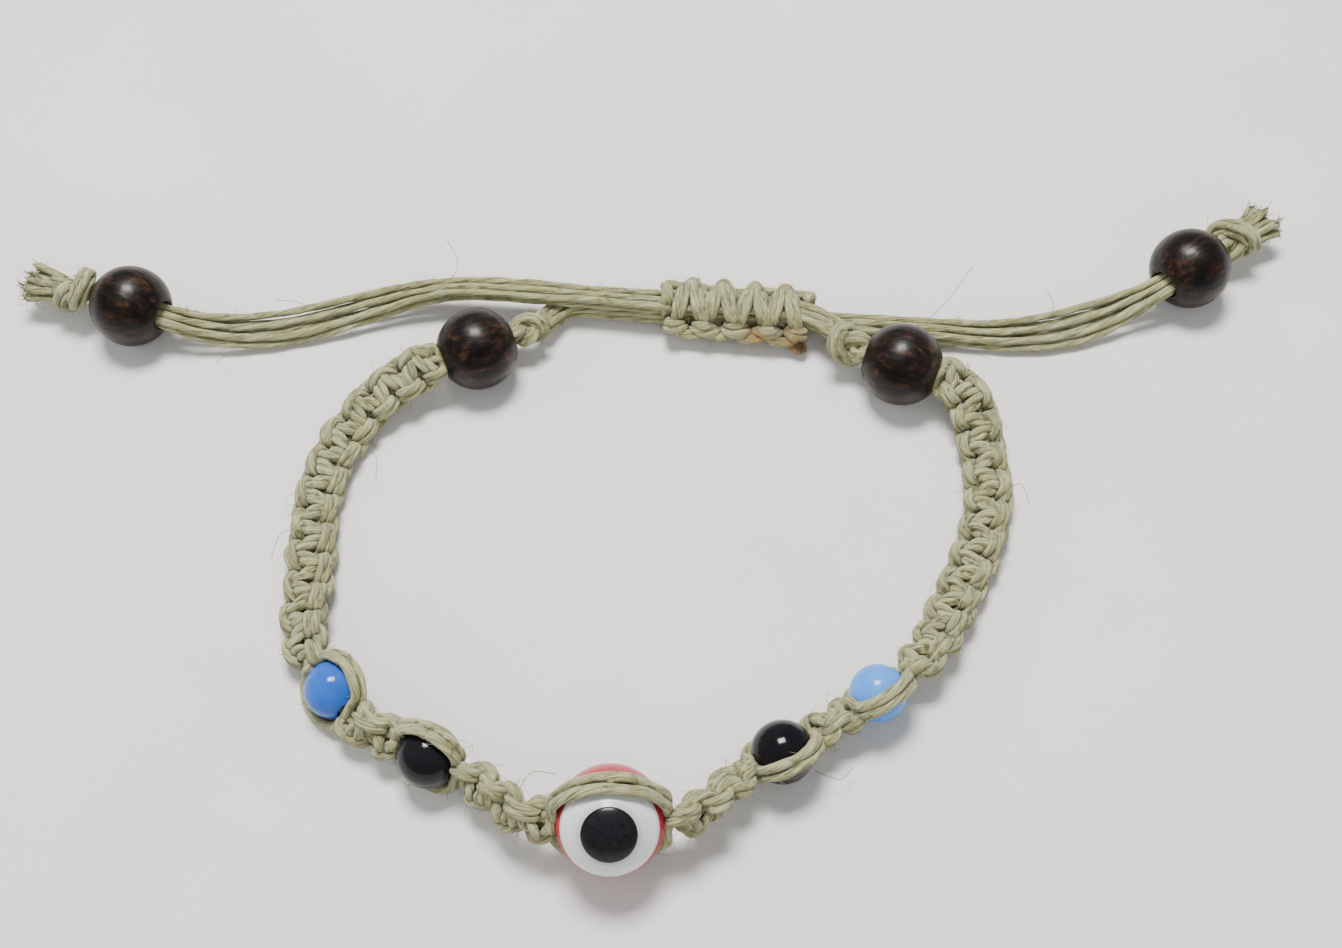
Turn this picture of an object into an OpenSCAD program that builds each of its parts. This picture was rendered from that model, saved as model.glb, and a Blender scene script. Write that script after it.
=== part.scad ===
// Macrame bracelet with an evil-eye bead and a sliding-knot closure, laid flat.
// Millimetres. Z = 0 is the surface it rests on; the origin is the middle of the wrist loop.
// The eye bead is at the front (-Y) and the closure runs along X at the back (+Y).

/* [Loop] */
// Width of the wrist loop between the outsides of the side bands
loop_w = 70; // [64:1:90]
// Depth of the wrist loop, from the eye bead's bore to the inner wooden beads' bores
loop_d = 51; // [47:1:70]

/* [Hemp strands] */
// Diameter of one hemp strand
strand_d = 0.8; // [0.6:0.05:1]
// Width of the knotted band
band_w = 4.8; // [4:0.1:6]
// Thickness of the knotted band
band_t = 3.1; // [2.6:0.1:4]
// Length of one full square knot along the band
knot_pitch = 3.5; // [2.5:0.1:5]
// How much the band narrows between two half knots
knot_waist = 0.35; // [0.1:0.05:0.6]

/* [Glass and eye beads] */
// Diameter of the eye bead
eye_d = 10; // [8:0.5:12]
// Half angle of the white ring, seen from the bead's centre
ring_half_angle = 68; // [50:1:70]
// Half angle of the black pupil, seen from the bead's centre
pupil_half_angle = 33; // [20:1:40]
// How deep the ring and the pupil are let into the eye bead
inlay_depth = 0.9; // [0.5:0.1:1.5]
// How far the eye looks up from the horizontal
eye_tilt = 54; // [0:1:90]
// Diameter of the black glass beads
black_d = 6; // [5:0.5:7]
// Diameter of the blue glass beads
blue_d = 5.5; // [4.5:0.5:7]

/* [Wooden beads] */
// Diameter of the wooden beads
wood_d = 8.5; // [7:0.5:10]
// Length of the wooden beads along their bores
wood_len = 7.8; // [6:0.1:9]

/* [Knots and closure] */
// Diameter of the overhand knot beside each inner wooden bead
inner_knot_d = 4; // [3.5:0.1:5]
// Diameter of the overhand knot at each end of the bracelet
end_knot_d = 4.4; // [3.5:0.1:5]
// Length of the frayed tuft past each end knot
tuft_len = 3.6; // [1:0.1:6]
// Length of the sliding knot
slider_len = 15; // [10:0.5:20]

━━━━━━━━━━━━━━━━

- [Problem requirements]:
From the material above, gather all lines that include the string "each" and copy them.

- [Solution below]:
Turn this picture of an object into an OpenSCAD program that builds each of its parts. This picture was rendered from that model, saved as model.glb, and a Blender scene script. Write that script after it.
// Diameter of the overhand knot beside each inner wooden bead
// Diameter of the overhand knot at each end of the bracelet
// Length of the frayed tuft past each end knot